Hochrechnung Vucic-Partei mit haushohem Sieg bei Parlamentswahl in Serbien

Vucic ist seit 2017 Präsident von Serbien.
Belgrad Unter mäßiger Beteiligung der Bürger hat die Partei von Präsident Aleksandar Vucic die Parlamentswahl in Serbien einer Hochrechnung zufolge haushoch gewonnen. Nach den Zahlen der Belgrader Wahlforschungsgruppe Cesid kam die rechtsnationale Präsidentenpartei SNS (Serbische Fortschrittspartei) am Sonntag auf eine absolute Mehrheit von 63 Prozent. Die Wahlbeteiligung lag demnach bei unter 50 Prozent. Vor vier Jahren hatte sie noch bei 56 Prozent gelegen.
Die Wahl nach Ablauf der letzten Legislaturperiode hätte am 26. April stattfinden sollen, wurde aber wegen der Corona-Pandemie verschoben. Ein wesentlicher Teil der Opposition boykottierte den Urnengang. Ihre Vertreter sahen die Voraussetzungen für freie und faire Wahlen nicht gegeben.
Vucic regiert seit 2014 als Ministerpräsident und seit 2017 als Präsident zunehmend autoritär über das Balkanland. Die meisten Medien werden von ihm und seinen Geschäftsfreunden kontrolliert. Mit dem Zugriff auf die staatlichen Ressourcen sichern sich Vucic und die seit 2012 regierende SNS eine übermächtige Präsenz in der Öffentlichkeit.

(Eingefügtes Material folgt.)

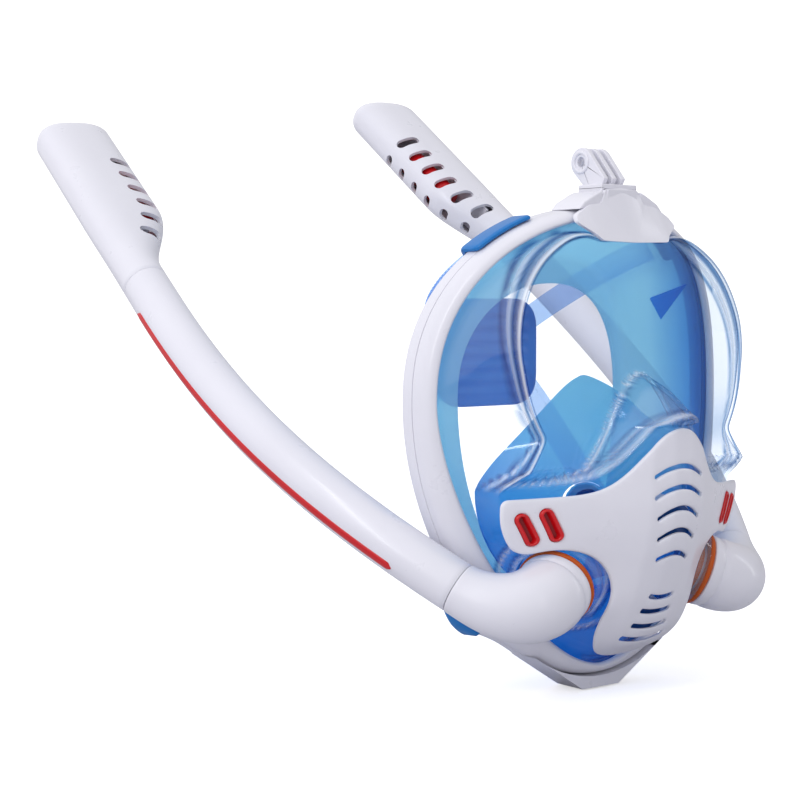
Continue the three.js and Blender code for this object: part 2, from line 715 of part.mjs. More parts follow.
function tube() {
  const places = frames(BEND, TUBE_STATIONS);
  const end = places[places.length - 1];
  places.push({ ...end, at: COLLAR.clone().addScaledVector(TUBE_END_WAY, -0.3) });
  const outer = places.map((f) => roundSection(f, TUBE_R, TUBE_SIDES));
  const inner = places.map((f) => roundSection(f, TUBE_BORE, TUBE_SIDES));
  return hollowLoft(outer, inner);
}

const STRIPE = {
  from: 0.12, to: 1, half: 0.2, thick: 1, facing: new THREE.Vector3(0.88, -0.15, -0.45).normalize(),
};

function tubeStripe() {
  // slim bar that lies along the outer lower side of the tube
  const count = 11;
  const stations = Array.from({ length: count }, (_, i) => (
    STRIPE.from + ((STRIPE.to - STRIPE.from) * i) / (count - 1)));
  const sections = frames(BEND, stations).map(({ at, along }) => {
    const out = STRIPE.facing.clone().addScaledVector(along, -STRIPE.facing.dot(along)).normalize();
    const wide = along.clone().cross(out);
    const corner = (r, a) => at.clone().addScaledVector(out, r * Math.cos(a))
      .addScaledVector(wide, r * Math.sin(a));
    const low = TUBE_R + 0.3;
    const high = low + STRIPE.thick;
    return [corner(low, -STRIPE.half), corner(high, -STRIPE.half), corner(high, STRIPE.half),
      corner(low, STRIPE.half)];
  });
  return barLoft(sections);
}

// ---------- tube heads ----------
const HEAD_UP = new THREE.Vector3(0, -TUBE_END_WAY.z, TUBE_END_WAY.y).normalize();
const HEAD_IN = new THREE.Vector3(-1, 0, 0).addScaledVector(TUBE_END_WAY, TUBE_END_WAY.x).normalize();

function headPoint(s, inward, up) {
  return COLLAR.clone().addScaledVector(TUBE_END_WAY, s).addScaledVector(HEAD_IN, inward)
    .addScaledVector(HEAD_UP, up);
}

function headRim(s, angle, shrink) {
  // inward and up of a point of the head's outline; the outer side stays in line with the tube
  const grow = smoothstep(...HEAD.swells, s);
  const power = 2 / (2 + (HEAD.power - 2) * grow);
  const c = Math.cos(angle);
  const d = Math.sin(angle);
  const wide = TUBE_R + (HEAD.wide - TUBE_R) * grow - shrink;
  const deep = TUBE_R + (HEAD.deep - TUBE_R) * grow - shrink;
  return [HEAD.shift * grow + wide * Math.sign(c) * Math.abs(c) ** power,
    deep * Math.sign(d) * Math.abs(d) ** power];
}

function headSection(s, wall, shrink = 0, sides = 18) {
  // outline at s, made smaller by wall and, in the rounded end, by shrink; the end is cut at a tilt
  const points = [];
  const tilt = HEAD.tilt * smoothstep(HEAD_LENGTH - 60, HEAD_LENGTH - HEAD.nose, s);
  for (let i = 0; i < sides; i += 1) {
    const at = Math.min(s, HEAD_LENGTH - HEAD.nose);
    const [inward, up] = headRim(at, (2 * Math.PI * i) / sides, wall + shrink);
    const share = (HEAD.wide + HEAD.shift - inward) / (2 * HEAD.wide);
    points.push(headPoint(s - tilt * share, inward, up));
  }
  return points;
}

function headBox(s, inward, up, turn, length, width, depth) {
  // box centred at a point in the head; 'turn' is the angle of its outward side from the inward direction
  const out = HEAD_IN.clone().multiplyScalar(Math.cos(turn)).addScaledVector(HEAD_UP, Math.sin(turn));
  const basis = new THREE.Matrix4().makeBasis(TUBE_END_WAY, out, TUBE_END_WAY.clone().cross(out));
  const at = headPoint(s, inward, up);
  return new THREE.BoxGeometry(width, depth, length).applyMatrix4(basis).translate(at.x, at.y, at.z);
}

function tubeHead() {
  const swell = [0, ...[8, 20, 32, 44, 56, 72], HEAD_LENGTH - 60, HEAD_LENGTH - HEAD.nose];
  const solidPart = swell.map((s) => headSection(s, 0));
  solidPart.push(headSection(HEAD_LENGTH - 5, 0, 2), headSection(HEAD_LENGTH, 0, 7));
  const hollow = [-1, ...swell.slice(1)].map((s) => headSection(s, HEAD.wall));
  hollow.push(headSection(HEAD_LENGTH - 4, HEAD.wall, 4));
  const slots = [];
  for (let i = 0; i < SLOT.count; i += 1) {
    const s = SLOT.first + SLOT.pitch * i;
    slots.push(headBox(s, ...headRim(s, 1.01, 1.5), 0.95, 16, SLOT.width, 9));
    slots.push(headBox(s, ...headRim(s, -0.2, 1.5), -0.2, 8.5, SLOT.width, 8));
  }
  return carve(barLoft(solidPart), [], [barLoft(hollow), ...slots]);
}

const CHAMBER = { at: 21.5, r: 10.6 };

function floatGuide() {
  // wall between the air channel and the float's chamber, with the float's seat on top
  const wall = headBox(92, 10.4, 0, 0, 21, 104, 1.6);
  const seat = pipe(headPoint(139, CHAMBER.at, 0), TUBE_END_WAY, CHAMBER.r, 5.5, 0, 3, 18);
  const stop = headBox(54, 15, 0, 0, 12, 3, 11);
  return carve(wall, [seat, stop], []);
}

function floatBody() {
  return cylinderAlong(headPoint(FLOAT.at, CHAMBER.at, 0), TUBE_END_WAY, FLOAT.r, 0, FLOAT.length, 18);
}

function floatSeal() {
  const base = headPoint(FLOAT.at + FLOAT.length, CHAMBER.at, 0);
  return cylinderAlong(base, TUBE_END_WAY, FLOAT.r - 1, 0.3, 2.6, 18);
}

function headRing() {
  return pipe(headPoint(0, 0, 0), TUBE_END_WAY, TUBE_BORE - 0.6, TUBE_BORE - 2, -3, 3, 14);
}

// ---------- head harness ----------
const ANCHOR_PROFILE = [[1, 1.1, 9.5], [1, 3.2, 10.5], [1, 3, 22.8], [1, -3.4, 25.4], [1, -3.6, 22.8],
  [1, 1.1, 19.9]];
const ANCHORS = {
  upper: { from: 0.82, to: 1.16 },
  lower: { from: -0.86, to: -0.7 },
};

function strapAnchor(side, { from, to }) {
  const stationAngle = (2 * Math.PI) / STEPS;
  const angles = [from];
  for (let i = Math.ceil(from / stationAngle); i * stationAngle < to; i += 1) angles.push(i * stationAngle);
  angles.push(to);
  const sections = angles.map((angle) => ANCHOR_PROFILE.map((p) => mirrored(flatPoint(angle, p), side)));
  return barLoft(side > 0 ? sections : sections.reverse(), ANCHOR_PROFILE.length - 1);
}

const PAD = { y: 104, z: 22, half: 36, tall: 30, thick: 4 };
const STRAPS = { upper: { wide: 13, thick: 2.4 }, lower: { wide: 14, thick: 2.4 }, steps: 8 };

function strapRoute(upper) {
  const { from, to } = upper ? ANCHORS.upper : ANCHORS.lower;
  const start = framePoint((from + to) / 2, 1, -6, 27.5);
  const end = new THREE.Vector3(PAD.half - 7, PAD.y + 6.8, PAD.z + (upper ? 14 : -14));
  const leaves = start.clone().add(new THREE.Vector3(-8, 24, upper ? -9 : 8));
  const arrives = end.clone().add(new THREE.Vector3(26, -2, upper ? 16 : -24));
  return new THREE.CubicBezierCurve3(start, leaves, arrives, end);
}

function strap(side, upper) {
  // flat strap from behind its anchor on the frame to the harness pad
  const curve = strapRoute(upper);
  const { wide, thick } = upper ? STRAPS.upper : STRAPS.lower;
  const across = new THREE.Vector3(-0.5, 0, upper ? 1 : -1);
  const sections = [];
  for (let i = 0; i <= STRAPS.steps; i += 1) {
    const at = curve.getPoint(i / STRAPS.steps);
    const along = curve.getTangent(i / STRAPS.steps);
    const up = across.clone().addScaledVector(along, -along.dot(across)).normalize();
    const out = along.clone().cross(up);
    const corner = (a, b) => mirrored(
      at.clone().addScaledVector(up, (a * wide) / 2).addScaledVector(out, (b * thick) / 2), side);
    sections.push([corner(-1, -1), corner(1, -1), corner(1, 1), corner(-1, 1)]);
  }
  return barLoft(sections);
}

function harnessPad() {
  const shape = new THREE.Shape();
  shape.moveTo(-PAD.half + 8, -PAD.tall);
  shape.lineTo(PAD.half - 8, -PAD.tall);
  shape.quadraticCurveTo(PAD.half, -PAD.tall, PAD.half, -PAD.tall + 10);
  shape.lineTo(PAD.half, PAD.tall - 10);
  shape.quadraticCurveTo(PAD.half, PAD.tall, PAD.half - 8, PAD.tall);
  shape.lineTo(-PAD.half + 8, PAD.tall);
  shape.quadraticCurveTo(-PAD.half, PAD.tall, -PAD.half, PAD.tall - 10);
  shape.lineTo(-PAD.half, -PAD.tall + 10);
  shape.quadraticCurveTo(-PAD.half, -PAD.tall, -PAD.half + 8, -PAD.tall);
  return extrudeAlongY(shape, PAD.y - PAD.thick / 2, PAD.y + PAD.thick / 2).translate(0, 0, PAD.z);
}

// ---------- assembly ----------
function flipped(geometry) {
  // mirror image in x, with the triangles turned back to face out
  const copy = geometry.clone().scale(-1, 1, 1);
  const index = copy.index.array;
  for (let i = 0; i < index.length; i += 3) [index[i + 1], index[i + 2]] = [index[i + 2], index[i + 1]];
  return copy;
}

const group = new THREE.Group();

function add(name, geometry, material, parent = group) {
  const mesh = new THREE.Mesh(geometry, material);
  mesh.name = name;
  parent.add(mesh);
}

add('front_frame', frontFrame(), WHITE);
add('rear_frame', rearFrame(), WHITE);
add('visor', visor(), CLEAR);
add('top_clip', topClip(), WHITE);
add('bottom_clip', bottomClip(), WHITE);
add('camera_mount', cameraMount(), WHITE);
add('face_skirt', faceSkirt(), BLUE);
add('nose_cup', noseCup(), BLUE);
add('chin_cover', chinCover(), WHITE);
add('harness_pad', harnessPad(), STRAP);

for (const [name, valve] of [['exhale', EXHALE], ['purge', PURGE]]) {
  const base = onVisor(0, valve.z);
  const seat = -VALVE_SINK;
  add(`${name}_valve_seat`, valveSeat(base, valve.axis, valve.r, seat - VALVE_DEPTH, seat), WHITE);
  add(`${name}_valve_flap`, flap(base, valve.axis, valve.r + 2, seat), FLAP);
}

for (const [name, side] of [['right', -1], ['left', 1]]) {
  const inward = mirrored(INHALE.axis, side).negate();
  add(`inhale_valve_seat_${name}`, valveSeat(onCup(side), inward, INHALE.r, -1.5, 3), WHITE);
  add(`inhale_valve_flap_${name}`, flap(onCup(side), inward, INHALE.r + 1.8, 3), FLAP);
  add(`port_gasket_${name}`, gasket(side), ORANGE);
  TRIM_SLOTS.forEach((slot, i) => {
    add(`slot_trim_${name}_${i ? 'inner' : 'outer'}`, slotTrim(side, slot), RED);
  });
  for (const height of ['upper', 'lower']) {
    const upper = height === 'upper';
    add(`strap_anchor_${height}_${name}`, strapAnchor(side, ANCHORS[height]), STRAP);
    add(`strap_${height}_${name}`, strap(side, upper), STRAP);
  }

  // the tube assembly, turned in its port to where it rests
  const assembly = new THREE.Group();
  const turn = (SWIVEL_REST[name] * Math.PI) / 180;
  const base = mirrored(PORT, side);
  const turned = new THREE.Quaternion().setFromAxisAngle(mirrored(PORT_AXIS, side), side * turn);
  assembly.quaternion.copy(turned);
  assembly.position.copy(base).sub(base.clone().applyQuaternion(turned));
  group.add(assembly);
  const pieces = [
    ['elbow', elbow(), WHITE], ['elbow_o_ring', elbowRing(), ORANGE], ['tube', tube(), WHITE],
    ['tube_stripe', tubeStripe(), RED], ['tube_head', tubeHead(), WHITE],
    ['float_guide', floatGuide(), WHITE], ['float', floatBody(), RED], ['float_seal', floatSeal(), ORANGE],
    ['head_o_ring', headRing(), ORANGE],
  ];
  for (const [piece, geometry, material] of pieces) {
    const shape = side > 0 ? geometry : flipped(geometry);
    add(`${piece}_${name}`, shape, material, assembly);
  }
}

export default group;
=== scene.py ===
"""Full face snorkel mask: the looks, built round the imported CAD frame.

Shapes are worked out in millimetres, and make_object turns them into metres.
"""
import math

import bmesh
import bpy
import numpy as np
from mathutils import Matrix, Vector
from mathutils.geometry import delaunay_2d_cdt


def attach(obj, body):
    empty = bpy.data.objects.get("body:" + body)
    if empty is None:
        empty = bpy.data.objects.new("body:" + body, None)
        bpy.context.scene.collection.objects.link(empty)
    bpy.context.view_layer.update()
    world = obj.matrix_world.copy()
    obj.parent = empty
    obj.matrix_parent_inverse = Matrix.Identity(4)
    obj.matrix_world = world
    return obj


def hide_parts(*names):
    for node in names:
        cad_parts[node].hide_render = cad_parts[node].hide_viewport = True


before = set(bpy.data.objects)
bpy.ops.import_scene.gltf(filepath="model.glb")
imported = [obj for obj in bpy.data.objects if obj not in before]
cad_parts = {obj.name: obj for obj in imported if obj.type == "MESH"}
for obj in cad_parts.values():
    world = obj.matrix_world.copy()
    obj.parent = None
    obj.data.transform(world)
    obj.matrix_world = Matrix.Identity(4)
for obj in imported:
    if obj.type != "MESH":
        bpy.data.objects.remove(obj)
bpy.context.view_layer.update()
MM = 0.001

# ---------- camera ----------
AZIMUTH = math.radians(-38)
ELEVATION = math.radians(3.26)
CAMERA_AT = (-0.64707, -0.64516, 0.05165)
LENS, SENSOR = 79.78, 36


def make_camera():
    data = bpy.data.cameras.new("camera")
    data.lens = LENS
    data.sensor_width = SENSOR
    data.clip_end = 50
    camera = bpy.data.objects.new("camera", data)
    bpy.context.scene.collection.objects.link(camera)
    right = Vector((math.cos(AZIMUTH), math.sin(AZIMUTH), 0))
    back = Vector((math.sin(AZIMUTH) * math.cos(ELEVATION), -math.cos(AZIMUTH) * math.cos(ELEVATION),
                   math.sin(ELEVATION)))
    turn = Matrix((right, back.cross(right), back)).transposed().to_4x4()
    camera.matrix_world = Matrix.Translation(CAMERA_AT) @ turn
    bpy.context.scene.camera = camera


make_camera()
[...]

Um eine zu monotone Zusammensetzung der neuen Volksvertretung abzuwenden, hatte der Gesetzgeber die Sperrklausel für den Parlamentseinzug von fünf auf drei Prozent herabgesetzt. Der Cesid-Hochrechnung vom Sonntagabend zufolge dürften dennoch nur noch zwei weitere Parteien den Einzug in die Volksvertretung geschafft haben.
Eine von ihnen, die Sozialistische Partei Serbiens (SPS), kommt demnach auf etwas mehr als zehn Prozent der Stimmen. Sie ist aber seit 2012 ohnehin in einer Koalition mit der SNS und stellt mit Ivica Dacic den Außenminister. Einziger Nutznießer der abgesenkten Sperrklausel dürfte die Partei Spas (Rettung) des Reformpolitikers und ehemaligen Wasserballers Aleksandar Sapic sein. Sie steht laut Cesid bei knapp vier Prozent. Darüber hinaus sind einigen ethnischen Minderheiten Parlamentssitze zugesichert.
Vucic spricht von einem „historischen Triumph“
Die Wahlnacht dominierten nicht die Erklärungen der Wahlsieger und Wahlverlierer, sondern die des Super-Siegers und der boykottierenden Opposition. Vucic, dessen Partei nicht mit ihrem Namen, sondern mit der blumigen Listenbezeichnung „Aleksandar Vucic – Für die Zukunft unserer Kinder“ auf den Stimmzetteln stand, sprach am späten Sonntagabend von einem „historischen Triumph“ seiner SNS. „Von 3,3 Millionen Stimmen haben wir mehr als zwei Millionen gewonnen“, gab er sich euphorisch. Wahlberechtigt waren rund 6,6 Millionen Bürger.
„Serbien hat heute unzweideutig Nein gesagt zum Regime von Aleksandar Vucic“, sagte der Oppositionsführer Dragan Djilas, früher Bürgermeister von Belgrad. „Der Boykott hat sein Ziel erreicht, er hat das Regime bloßgestellt, den Irrsinn, dem wir seit Jahren ausgesetzt sind.“
Zugleich war die serbische Wahl am Sonntag der erste Urnengang in einem europäischen Land, seit sich die Corona-Pandemie über den Kontinent ausgebreitet hat. In den fast 8400 Wahllokalen herrschte für das Wahlpersonal Maskenpflicht, den Wählern war das Tragen einer Maske empfohlen worden. Gewählt wurden am Sonntag auch die Abgeordnetenkammer der halbautonomen Nordprovinz Vojvodina sowie Gemeindevertretungen im ganzen Land.